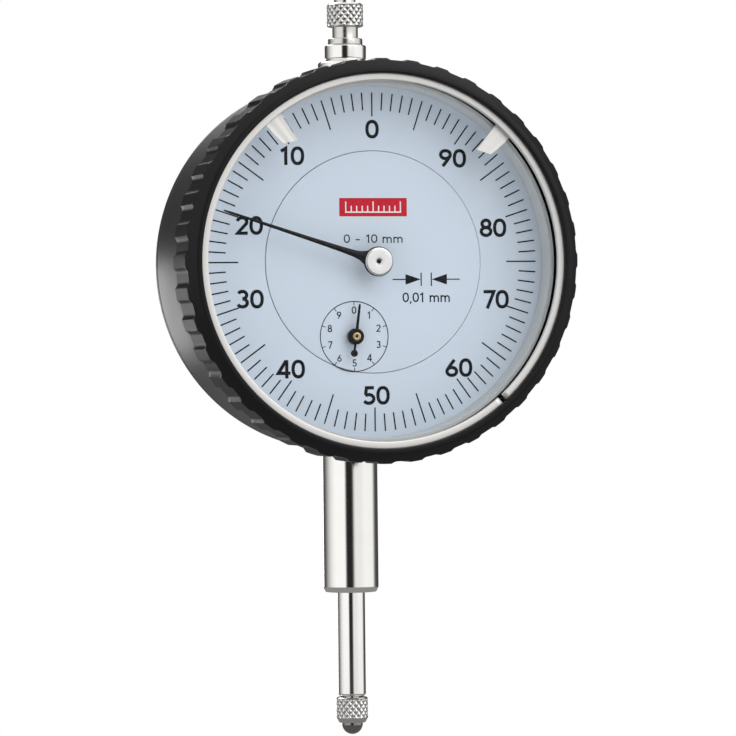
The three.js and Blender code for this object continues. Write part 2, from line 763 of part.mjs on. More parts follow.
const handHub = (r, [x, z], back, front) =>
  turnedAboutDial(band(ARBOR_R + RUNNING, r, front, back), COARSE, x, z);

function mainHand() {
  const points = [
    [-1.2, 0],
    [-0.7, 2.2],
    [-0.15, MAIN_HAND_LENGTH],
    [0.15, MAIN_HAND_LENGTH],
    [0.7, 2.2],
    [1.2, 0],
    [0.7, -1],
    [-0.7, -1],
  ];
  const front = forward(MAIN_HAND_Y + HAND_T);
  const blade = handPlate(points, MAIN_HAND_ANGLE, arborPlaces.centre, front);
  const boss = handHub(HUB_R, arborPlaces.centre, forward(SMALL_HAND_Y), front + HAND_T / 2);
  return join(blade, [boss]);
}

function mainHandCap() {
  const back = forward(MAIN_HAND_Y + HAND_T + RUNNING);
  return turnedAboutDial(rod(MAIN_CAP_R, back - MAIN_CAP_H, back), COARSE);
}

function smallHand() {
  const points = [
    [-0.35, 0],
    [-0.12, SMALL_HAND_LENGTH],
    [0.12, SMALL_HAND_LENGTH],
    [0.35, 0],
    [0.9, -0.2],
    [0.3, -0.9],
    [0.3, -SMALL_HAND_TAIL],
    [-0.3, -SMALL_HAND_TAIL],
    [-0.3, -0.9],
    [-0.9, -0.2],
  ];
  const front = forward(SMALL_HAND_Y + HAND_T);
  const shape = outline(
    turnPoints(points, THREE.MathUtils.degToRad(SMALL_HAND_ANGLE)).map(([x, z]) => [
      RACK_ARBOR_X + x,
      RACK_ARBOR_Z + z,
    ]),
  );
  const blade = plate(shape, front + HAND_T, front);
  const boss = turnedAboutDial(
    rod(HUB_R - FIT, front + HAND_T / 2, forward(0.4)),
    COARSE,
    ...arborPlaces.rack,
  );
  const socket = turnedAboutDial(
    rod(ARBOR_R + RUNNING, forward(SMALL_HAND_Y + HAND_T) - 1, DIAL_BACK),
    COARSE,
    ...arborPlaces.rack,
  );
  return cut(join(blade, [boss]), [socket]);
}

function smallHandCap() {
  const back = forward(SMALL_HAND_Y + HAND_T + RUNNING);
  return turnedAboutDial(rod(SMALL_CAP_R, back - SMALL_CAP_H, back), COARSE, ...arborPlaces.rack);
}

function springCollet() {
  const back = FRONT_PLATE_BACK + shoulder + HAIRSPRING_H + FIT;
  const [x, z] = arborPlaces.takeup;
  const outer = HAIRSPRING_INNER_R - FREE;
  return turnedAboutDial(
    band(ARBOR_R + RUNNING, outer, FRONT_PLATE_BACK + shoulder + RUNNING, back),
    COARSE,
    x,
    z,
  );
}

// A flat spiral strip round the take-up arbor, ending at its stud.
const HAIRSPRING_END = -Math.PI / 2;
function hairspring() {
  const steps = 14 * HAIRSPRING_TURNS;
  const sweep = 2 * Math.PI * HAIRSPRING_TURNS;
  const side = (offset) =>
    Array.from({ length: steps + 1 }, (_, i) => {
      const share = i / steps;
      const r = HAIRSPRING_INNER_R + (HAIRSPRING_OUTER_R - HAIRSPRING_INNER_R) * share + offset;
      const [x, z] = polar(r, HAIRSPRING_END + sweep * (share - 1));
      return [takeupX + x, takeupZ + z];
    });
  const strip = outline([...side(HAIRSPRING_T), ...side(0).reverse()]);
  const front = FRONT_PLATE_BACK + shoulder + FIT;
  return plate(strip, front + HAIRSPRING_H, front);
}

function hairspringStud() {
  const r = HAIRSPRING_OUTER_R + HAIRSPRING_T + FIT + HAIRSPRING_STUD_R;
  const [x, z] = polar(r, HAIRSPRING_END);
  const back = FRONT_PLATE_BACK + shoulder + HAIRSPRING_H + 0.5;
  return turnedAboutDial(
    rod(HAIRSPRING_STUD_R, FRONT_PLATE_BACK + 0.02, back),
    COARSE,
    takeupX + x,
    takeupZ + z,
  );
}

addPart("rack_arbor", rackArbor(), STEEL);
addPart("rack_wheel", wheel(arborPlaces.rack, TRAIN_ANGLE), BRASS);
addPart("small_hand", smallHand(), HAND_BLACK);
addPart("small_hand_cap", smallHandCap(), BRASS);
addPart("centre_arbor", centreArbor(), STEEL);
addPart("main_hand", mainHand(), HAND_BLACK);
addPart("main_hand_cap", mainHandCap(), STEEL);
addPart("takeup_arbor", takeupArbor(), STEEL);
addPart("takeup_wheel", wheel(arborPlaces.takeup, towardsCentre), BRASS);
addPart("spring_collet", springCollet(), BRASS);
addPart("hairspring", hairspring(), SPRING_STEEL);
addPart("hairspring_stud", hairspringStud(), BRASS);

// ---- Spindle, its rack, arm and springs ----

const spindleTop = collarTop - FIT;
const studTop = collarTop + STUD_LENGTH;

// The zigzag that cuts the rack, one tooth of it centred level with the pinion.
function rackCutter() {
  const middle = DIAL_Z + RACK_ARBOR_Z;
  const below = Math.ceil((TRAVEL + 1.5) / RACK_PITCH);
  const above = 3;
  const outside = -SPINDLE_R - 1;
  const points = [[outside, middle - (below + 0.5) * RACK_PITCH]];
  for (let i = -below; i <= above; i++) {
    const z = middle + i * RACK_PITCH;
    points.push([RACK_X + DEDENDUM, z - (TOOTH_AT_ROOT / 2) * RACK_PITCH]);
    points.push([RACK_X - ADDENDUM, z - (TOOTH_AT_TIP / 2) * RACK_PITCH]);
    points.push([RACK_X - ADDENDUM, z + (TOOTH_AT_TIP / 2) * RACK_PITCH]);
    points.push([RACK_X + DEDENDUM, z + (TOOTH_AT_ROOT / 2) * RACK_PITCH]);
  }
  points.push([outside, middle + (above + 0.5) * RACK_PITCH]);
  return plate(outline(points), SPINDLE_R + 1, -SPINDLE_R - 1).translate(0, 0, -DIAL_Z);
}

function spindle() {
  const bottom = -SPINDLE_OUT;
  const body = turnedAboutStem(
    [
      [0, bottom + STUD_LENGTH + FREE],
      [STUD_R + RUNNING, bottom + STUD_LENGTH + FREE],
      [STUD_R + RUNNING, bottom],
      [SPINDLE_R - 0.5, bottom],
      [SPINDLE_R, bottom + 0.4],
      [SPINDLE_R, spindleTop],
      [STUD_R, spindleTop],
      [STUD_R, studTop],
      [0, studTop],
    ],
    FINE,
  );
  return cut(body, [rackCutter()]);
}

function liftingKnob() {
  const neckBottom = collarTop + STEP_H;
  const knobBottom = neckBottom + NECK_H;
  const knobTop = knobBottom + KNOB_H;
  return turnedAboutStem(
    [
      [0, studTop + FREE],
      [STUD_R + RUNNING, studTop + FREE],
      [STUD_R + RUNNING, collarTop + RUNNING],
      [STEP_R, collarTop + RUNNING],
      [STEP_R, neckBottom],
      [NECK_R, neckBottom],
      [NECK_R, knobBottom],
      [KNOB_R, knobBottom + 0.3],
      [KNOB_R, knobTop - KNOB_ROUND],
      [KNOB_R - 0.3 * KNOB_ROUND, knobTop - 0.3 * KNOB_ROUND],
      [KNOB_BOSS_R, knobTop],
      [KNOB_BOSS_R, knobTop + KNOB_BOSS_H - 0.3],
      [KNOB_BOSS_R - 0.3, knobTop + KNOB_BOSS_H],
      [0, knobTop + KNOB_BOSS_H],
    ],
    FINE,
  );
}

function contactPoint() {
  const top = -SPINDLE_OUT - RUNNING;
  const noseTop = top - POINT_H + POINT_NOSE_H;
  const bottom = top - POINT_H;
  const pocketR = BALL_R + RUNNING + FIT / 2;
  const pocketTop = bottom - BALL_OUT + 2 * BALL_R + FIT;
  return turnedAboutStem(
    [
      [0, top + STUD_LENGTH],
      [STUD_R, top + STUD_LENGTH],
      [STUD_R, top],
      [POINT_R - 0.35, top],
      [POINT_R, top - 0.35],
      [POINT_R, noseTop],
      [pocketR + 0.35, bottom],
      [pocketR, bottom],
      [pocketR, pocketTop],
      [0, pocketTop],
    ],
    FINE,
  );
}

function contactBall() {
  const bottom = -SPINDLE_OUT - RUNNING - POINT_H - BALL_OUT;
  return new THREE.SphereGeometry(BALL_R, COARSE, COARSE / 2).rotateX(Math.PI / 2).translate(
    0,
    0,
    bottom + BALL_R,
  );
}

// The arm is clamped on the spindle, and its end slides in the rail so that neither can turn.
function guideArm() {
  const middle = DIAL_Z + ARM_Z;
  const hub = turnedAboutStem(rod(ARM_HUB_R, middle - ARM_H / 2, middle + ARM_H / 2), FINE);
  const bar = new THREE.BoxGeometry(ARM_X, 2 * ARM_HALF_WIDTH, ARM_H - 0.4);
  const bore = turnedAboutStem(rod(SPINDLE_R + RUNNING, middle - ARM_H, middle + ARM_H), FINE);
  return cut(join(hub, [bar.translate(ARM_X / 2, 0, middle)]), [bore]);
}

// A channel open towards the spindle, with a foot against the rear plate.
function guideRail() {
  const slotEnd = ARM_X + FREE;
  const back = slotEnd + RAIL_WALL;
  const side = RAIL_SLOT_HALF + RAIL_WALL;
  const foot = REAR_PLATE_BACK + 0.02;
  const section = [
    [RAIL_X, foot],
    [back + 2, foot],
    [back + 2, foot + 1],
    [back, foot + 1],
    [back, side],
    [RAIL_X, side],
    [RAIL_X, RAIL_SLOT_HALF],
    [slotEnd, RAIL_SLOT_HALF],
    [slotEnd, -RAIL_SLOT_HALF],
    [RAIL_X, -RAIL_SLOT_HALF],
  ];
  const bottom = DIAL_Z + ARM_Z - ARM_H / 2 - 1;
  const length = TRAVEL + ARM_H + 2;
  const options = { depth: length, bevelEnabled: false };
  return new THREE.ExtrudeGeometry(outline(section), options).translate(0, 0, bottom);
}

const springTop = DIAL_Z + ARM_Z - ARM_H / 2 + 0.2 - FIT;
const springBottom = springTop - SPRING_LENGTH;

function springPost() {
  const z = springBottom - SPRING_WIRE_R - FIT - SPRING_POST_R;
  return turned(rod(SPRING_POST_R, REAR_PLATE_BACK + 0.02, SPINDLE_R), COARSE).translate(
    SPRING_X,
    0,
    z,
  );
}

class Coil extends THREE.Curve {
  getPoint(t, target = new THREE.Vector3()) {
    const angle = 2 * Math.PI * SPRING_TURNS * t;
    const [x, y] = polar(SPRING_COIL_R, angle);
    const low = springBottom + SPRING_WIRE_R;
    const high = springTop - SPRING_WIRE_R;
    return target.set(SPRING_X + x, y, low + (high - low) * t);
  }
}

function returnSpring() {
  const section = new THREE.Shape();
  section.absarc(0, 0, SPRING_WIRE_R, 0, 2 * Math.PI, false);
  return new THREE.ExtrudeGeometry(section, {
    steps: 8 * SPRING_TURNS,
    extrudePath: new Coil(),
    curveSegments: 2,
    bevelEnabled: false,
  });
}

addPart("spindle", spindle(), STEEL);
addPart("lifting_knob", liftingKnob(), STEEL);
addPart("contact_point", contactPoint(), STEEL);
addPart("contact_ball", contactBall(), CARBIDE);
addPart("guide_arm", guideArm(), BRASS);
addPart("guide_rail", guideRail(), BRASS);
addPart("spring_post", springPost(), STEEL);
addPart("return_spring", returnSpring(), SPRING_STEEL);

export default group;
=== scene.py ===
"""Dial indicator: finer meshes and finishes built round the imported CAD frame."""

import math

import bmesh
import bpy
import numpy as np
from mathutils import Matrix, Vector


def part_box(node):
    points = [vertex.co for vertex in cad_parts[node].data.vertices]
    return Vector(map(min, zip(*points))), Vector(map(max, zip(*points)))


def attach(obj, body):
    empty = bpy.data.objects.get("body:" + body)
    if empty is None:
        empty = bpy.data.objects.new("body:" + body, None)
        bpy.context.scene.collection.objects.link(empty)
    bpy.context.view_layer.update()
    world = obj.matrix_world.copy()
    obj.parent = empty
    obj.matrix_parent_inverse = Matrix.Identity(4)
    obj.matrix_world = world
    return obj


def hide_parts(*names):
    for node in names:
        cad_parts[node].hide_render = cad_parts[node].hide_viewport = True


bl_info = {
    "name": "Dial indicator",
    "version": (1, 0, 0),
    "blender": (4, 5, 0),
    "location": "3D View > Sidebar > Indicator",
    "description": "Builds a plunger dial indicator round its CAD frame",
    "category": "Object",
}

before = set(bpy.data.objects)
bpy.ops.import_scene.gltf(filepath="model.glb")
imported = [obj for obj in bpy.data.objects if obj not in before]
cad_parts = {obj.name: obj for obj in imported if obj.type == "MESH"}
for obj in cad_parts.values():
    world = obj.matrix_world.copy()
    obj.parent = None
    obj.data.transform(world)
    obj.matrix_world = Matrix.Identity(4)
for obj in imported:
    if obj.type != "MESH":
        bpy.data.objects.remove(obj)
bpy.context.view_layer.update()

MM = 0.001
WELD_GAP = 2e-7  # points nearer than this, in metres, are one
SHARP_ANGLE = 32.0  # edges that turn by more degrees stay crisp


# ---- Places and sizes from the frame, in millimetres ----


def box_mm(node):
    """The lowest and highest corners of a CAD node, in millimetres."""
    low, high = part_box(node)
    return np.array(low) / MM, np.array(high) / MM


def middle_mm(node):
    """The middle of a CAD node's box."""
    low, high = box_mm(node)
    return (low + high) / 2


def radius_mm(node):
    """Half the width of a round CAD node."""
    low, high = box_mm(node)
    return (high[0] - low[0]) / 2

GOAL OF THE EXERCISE
Exactly the lines from the line with "const low = springBottom + SPRING_WIRE_R;" to the line with "for node in", both included, are to be extracted, and no others.

RESULT OF THE TASK
    const low = springBottom + SPRING_WIRE_R;
    const high = springTop - SPRING_WIRE_R;
    return target.set(SPRING_X + x, y, low + (high - low) * t);
  }
}

function returnSpring() {
  const section = new THREE.Shape();
  section.absarc(0, 0, SPRING_WIRE_R, 0, 2 * Math.PI, false);
  return new THREE.ExtrudeGeometry(section, {
    steps: 8 * SPRING_TURNS,
    extrudePath: new Coil(),
    curveSegments: 2,
    bevelEnabled: false,
  });
}

addPart("spindle", spindle(), STEEL);
addPart("lifting_knob", liftingKnob(), STEEL);
addPart("contact_point", contactPoint(), STEEL);
addPart("contact_ball", contactBall(), CARBIDE);
addPart("guide_arm", guideArm(), BRASS);
addPart("guide_rail", guideRail(), BRASS);
addPart("spring_post", springPost(), STEEL);
addPart("return_spring", returnSpring(), SPRING_STEEL);

export default group;
=== scene.py ===
"""Dial indicator: finer meshes and finishes built round the imported CAD frame."""

import math

import bmesh
import bpy
import numpy as np
from mathutils import Matrix, Vector


def part_box(node):
    points = [vertex.co for vertex in cad_parts[node].data.vertices]
    return Vector(map(min, zip(*points))), Vector(map(max, zip(*points)))


def attach(obj, body):
    empty = bpy.data.objects.get("body:" + body)
    if empty is None:
        empty = bpy.data.objects.new("body:" + body, None)
        bpy.context.scene.collection.objects.link(empty)
    bpy.context.view_layer.update()
    world = obj.matrix_world.copy()
    obj.parent = empty
    obj.matrix_parent_inverse = Matrix.Identity(4)
    obj.matrix_world = world
    return obj


def hide_parts(*names):
    for node in names:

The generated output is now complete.